Recorded data:
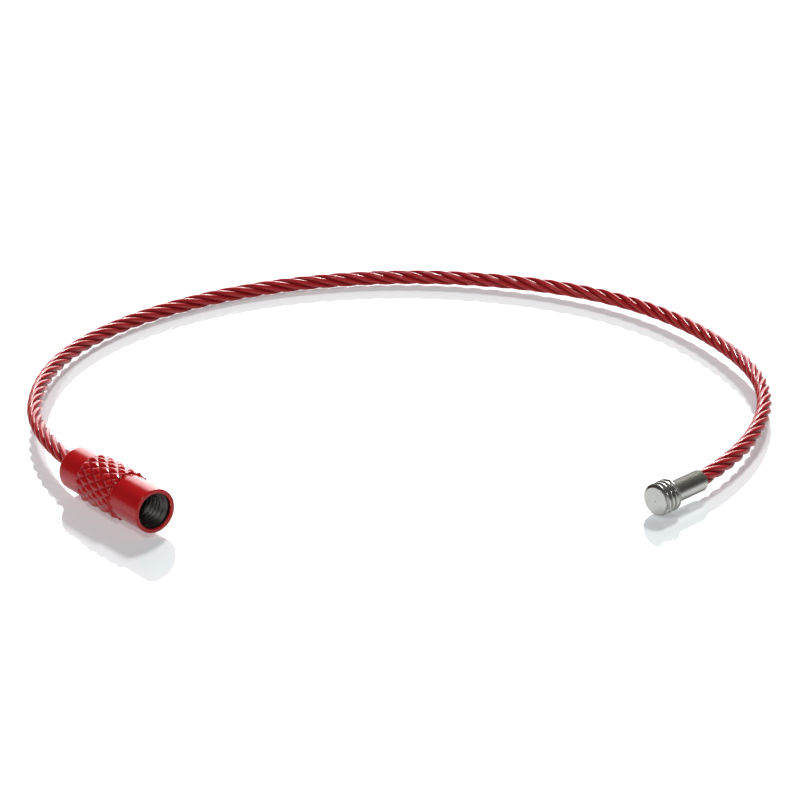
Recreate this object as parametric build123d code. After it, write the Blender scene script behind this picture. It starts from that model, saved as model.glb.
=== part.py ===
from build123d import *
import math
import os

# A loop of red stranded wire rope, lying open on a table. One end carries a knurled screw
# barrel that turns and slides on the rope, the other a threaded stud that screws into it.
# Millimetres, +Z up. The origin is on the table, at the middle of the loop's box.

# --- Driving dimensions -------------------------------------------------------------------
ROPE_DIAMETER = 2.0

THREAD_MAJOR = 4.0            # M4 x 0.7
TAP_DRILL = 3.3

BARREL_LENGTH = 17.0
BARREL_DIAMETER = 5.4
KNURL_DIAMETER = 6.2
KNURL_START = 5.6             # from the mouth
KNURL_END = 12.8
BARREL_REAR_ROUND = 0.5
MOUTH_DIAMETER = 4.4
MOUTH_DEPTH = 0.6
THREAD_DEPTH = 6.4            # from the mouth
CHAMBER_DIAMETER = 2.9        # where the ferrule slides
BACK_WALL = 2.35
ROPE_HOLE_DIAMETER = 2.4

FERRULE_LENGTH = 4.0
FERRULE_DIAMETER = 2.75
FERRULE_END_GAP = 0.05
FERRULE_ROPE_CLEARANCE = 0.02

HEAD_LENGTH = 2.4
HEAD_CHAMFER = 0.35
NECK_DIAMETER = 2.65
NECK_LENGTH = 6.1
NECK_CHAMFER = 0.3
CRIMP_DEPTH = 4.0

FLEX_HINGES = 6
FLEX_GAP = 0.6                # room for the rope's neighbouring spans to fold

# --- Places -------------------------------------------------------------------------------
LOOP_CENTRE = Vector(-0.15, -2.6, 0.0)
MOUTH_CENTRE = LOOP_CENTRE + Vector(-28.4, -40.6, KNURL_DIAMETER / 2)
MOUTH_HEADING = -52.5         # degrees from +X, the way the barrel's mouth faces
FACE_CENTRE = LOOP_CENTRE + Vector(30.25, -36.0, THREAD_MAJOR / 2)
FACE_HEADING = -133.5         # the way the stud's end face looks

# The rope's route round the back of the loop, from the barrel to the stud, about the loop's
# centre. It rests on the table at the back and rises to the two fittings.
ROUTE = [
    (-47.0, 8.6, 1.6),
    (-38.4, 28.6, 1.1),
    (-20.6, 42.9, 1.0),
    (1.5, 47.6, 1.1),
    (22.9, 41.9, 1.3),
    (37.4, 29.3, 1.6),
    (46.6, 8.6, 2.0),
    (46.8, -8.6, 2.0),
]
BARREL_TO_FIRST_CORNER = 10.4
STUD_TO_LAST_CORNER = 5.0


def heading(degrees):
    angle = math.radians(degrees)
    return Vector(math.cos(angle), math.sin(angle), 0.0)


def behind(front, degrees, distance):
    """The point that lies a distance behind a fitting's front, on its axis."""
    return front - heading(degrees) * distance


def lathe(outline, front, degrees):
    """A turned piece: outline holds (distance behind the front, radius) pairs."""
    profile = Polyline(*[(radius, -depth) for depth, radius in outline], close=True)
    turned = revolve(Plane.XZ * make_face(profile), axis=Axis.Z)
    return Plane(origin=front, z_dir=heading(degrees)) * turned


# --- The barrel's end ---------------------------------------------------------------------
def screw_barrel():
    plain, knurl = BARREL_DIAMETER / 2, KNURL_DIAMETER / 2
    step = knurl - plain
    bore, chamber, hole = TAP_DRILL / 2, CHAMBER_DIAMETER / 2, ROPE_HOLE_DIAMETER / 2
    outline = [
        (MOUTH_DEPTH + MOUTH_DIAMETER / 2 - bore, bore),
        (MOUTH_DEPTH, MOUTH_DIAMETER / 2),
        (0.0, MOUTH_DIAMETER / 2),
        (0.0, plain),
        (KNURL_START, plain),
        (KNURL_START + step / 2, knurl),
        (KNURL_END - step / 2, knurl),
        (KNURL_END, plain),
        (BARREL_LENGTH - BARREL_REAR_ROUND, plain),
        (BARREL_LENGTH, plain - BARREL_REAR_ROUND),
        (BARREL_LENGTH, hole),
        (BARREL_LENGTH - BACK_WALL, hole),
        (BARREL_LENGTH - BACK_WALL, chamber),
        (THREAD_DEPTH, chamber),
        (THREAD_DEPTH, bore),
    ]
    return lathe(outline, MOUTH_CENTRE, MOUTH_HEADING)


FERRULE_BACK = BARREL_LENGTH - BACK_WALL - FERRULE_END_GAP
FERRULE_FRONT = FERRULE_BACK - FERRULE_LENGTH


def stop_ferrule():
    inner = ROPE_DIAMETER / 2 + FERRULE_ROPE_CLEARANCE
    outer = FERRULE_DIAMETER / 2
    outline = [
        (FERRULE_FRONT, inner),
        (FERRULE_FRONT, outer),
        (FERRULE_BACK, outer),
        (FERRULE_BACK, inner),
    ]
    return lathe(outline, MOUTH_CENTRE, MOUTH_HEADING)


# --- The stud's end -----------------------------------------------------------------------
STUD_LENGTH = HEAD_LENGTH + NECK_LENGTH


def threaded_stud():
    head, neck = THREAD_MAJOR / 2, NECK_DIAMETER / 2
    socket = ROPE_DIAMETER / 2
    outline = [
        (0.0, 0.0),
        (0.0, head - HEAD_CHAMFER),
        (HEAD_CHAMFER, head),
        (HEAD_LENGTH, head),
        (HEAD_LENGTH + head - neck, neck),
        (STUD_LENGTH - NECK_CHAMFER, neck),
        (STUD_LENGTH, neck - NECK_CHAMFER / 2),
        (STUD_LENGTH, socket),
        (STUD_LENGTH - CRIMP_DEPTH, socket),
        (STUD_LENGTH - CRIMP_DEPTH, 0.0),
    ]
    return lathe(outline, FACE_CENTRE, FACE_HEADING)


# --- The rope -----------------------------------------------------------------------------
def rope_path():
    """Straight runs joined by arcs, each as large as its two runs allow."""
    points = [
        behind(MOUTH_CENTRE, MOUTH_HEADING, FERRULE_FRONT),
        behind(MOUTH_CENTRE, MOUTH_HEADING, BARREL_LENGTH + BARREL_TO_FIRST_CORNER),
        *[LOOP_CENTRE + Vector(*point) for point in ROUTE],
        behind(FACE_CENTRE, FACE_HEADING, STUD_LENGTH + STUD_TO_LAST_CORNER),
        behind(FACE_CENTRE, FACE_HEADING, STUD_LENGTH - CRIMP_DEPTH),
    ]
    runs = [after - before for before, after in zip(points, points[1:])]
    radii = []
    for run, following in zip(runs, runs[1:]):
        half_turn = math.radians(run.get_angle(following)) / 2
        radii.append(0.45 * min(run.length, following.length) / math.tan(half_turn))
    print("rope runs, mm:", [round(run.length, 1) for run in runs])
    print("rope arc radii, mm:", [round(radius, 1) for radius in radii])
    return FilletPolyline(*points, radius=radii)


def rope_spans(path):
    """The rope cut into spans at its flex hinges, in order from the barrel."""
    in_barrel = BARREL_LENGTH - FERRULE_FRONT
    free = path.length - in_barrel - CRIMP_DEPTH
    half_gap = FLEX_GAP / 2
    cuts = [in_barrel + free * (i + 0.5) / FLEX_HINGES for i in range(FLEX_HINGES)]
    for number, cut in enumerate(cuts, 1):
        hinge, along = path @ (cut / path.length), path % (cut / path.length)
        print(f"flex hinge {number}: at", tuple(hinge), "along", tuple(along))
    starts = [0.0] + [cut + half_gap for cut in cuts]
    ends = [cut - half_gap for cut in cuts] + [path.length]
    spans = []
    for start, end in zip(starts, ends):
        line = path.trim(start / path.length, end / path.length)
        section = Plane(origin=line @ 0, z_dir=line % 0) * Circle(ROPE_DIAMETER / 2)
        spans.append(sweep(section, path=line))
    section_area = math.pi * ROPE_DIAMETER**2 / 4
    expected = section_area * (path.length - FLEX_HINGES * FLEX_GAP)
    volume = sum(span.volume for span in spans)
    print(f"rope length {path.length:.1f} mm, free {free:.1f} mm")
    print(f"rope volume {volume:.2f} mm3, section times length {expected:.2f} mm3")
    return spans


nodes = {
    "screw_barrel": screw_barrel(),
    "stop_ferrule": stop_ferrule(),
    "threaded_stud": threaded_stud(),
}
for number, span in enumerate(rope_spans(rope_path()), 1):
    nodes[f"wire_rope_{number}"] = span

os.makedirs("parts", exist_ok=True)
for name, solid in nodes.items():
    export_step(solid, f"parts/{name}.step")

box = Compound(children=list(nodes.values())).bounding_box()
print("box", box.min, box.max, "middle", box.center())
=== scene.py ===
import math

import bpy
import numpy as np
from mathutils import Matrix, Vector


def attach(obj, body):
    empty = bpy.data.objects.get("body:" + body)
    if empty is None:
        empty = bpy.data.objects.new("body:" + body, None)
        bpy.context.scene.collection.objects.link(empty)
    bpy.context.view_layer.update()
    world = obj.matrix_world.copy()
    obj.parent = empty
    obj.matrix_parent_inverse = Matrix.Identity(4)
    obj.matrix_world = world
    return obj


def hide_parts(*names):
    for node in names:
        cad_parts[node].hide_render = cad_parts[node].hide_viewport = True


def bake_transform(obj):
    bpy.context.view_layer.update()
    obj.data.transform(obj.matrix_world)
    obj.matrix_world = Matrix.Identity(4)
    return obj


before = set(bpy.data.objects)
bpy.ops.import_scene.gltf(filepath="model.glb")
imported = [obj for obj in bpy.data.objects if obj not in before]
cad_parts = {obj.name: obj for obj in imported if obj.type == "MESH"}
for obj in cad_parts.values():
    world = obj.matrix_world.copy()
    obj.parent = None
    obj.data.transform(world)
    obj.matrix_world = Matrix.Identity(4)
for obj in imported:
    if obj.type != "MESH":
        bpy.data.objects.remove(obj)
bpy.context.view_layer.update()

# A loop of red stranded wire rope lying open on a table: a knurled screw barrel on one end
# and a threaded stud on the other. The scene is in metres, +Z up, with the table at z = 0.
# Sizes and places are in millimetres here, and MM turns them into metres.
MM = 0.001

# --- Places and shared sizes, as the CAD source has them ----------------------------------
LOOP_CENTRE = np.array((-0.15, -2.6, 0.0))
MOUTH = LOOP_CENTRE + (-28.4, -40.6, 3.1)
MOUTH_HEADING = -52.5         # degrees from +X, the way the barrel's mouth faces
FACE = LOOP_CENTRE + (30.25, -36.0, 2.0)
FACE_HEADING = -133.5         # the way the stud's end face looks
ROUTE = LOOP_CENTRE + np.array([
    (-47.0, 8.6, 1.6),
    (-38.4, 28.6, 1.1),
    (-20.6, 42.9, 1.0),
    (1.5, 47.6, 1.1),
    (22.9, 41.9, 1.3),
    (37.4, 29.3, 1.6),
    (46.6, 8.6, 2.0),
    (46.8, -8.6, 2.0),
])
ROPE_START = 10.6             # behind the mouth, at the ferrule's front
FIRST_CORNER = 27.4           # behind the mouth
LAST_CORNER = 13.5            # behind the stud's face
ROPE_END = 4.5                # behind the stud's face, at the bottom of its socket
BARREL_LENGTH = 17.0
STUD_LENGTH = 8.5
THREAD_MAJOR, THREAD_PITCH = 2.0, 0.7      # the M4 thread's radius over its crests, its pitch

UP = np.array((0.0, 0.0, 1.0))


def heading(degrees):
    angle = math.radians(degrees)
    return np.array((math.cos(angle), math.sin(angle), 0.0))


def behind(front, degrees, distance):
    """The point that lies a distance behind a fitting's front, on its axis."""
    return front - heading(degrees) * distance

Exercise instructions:
Exactly the lines from the line containing "box = Compound(children=list(nodes.values())).bounding_box()" to the line containing "bpy.data.objects.remove(obj)", both included, are to be set down; no other line belongs in the answer.

Reply:
box = Compound(children=list(nodes.values())).bounding_box()
print("box", box.min, box.max, "middle", box.center())
=== scene.py ===
import math

import bpy
import numpy as np
from mathutils import Matrix, Vector


def attach(obj, body):
    empty = bpy.data.objects.get("body:" + body)
    if empty is None:
        empty = bpy.data.objects.new("body:" + body, None)
        bpy.context.scene.collection.objects.link(empty)
    bpy.context.view_layer.update()
    world = obj.matrix_world.copy()
    obj.parent = empty
    obj.matrix_parent_inverse = Matrix.Identity(4)
    obj.matrix_world = world
    return obj


def hide_parts(*names):
    for node in names:
        cad_parts[node].hide_render = cad_parts[node].hide_viewport = True


def bake_transform(obj):
    bpy.context.view_layer.update()
    obj.data.transform(obj.matrix_world)
    obj.matrix_world = Matrix.Identity(4)
    return obj


before = set(bpy.data.objects)
bpy.ops.import_scene.gltf(filepath="model.glb")
imported = [obj for obj in bpy.data.objects if obj not in before]
cad_parts = {obj.name: obj for obj in imported if obj.type == "MESH"}
for obj in cad_parts.values():
    world = obj.matrix_world.copy()
    obj.parent = None
    obj.data.transform(world)
    obj.matrix_world = Matrix.Identity(4)
for obj in imported:
    if obj.type != "MESH":
        bpy.data.objects.remove(obj)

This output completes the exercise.